If your product were genuinely useful / insightful (which is very hard to do in this space) then we might buy it. For 400 seats. But it looks like vapourware to me right now. Come back when you actually have something to show the community.


Would love if the homepage showed actual screenshots of this product. It sounds interesting, but i'd like a sample of what is to come before signing up.


Great feedback. We'll be adding screenshots from the product rather than the book.


The pricing page is pretty confusing. Is the price per engineer per month? Whats the difference in engineers vs accounts?


Yes, it does seem to be per engineer. I think it's because it's tracking the git metrics on each engineer.

I'm pretty surprised that the price goes up per engineer as the team grows larger, especially as you're getting serious economies of scale -- all the math and stats is as easy to perform on 400 engineers as it is on 4, once you've got the system in place.

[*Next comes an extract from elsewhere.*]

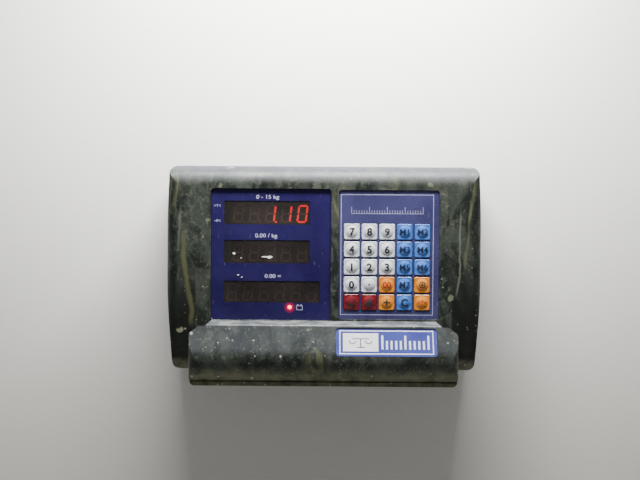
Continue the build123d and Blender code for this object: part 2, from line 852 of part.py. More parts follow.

I would assume the "engineers vs accounts" is due to the output not being intended for the coders, but the managers. I.e. you only have accounts for the managers, but you price based on how large a team they are monitoring.

(This is just a guess, I have no connection to haystack)


You are correct. Accounts are basically number of managers that can access to the dashboard. Engineers tracked is the main business model.


Does the development team get the stats from this? I could see it empowering self organising teams.

If not it seems like a horrible product for engineers.


The product focuses on giving visibility by visualizing trends, identifing blockers and optimizing code reviews.

As long as the team has a visibility problem Haystack should be beneficial.

We have organizations prefering to use the stats more privately and only mention the necessary stats to engineers. We also have organization using our product in their daily standups. It depends on how the team choses to use it. We have seen both styles work well.


What's the minimum size team this tool would be useful for?


The problem starts to be big enough when the team has 8 software developers. Usually, the bigger the team, the bigger the problem.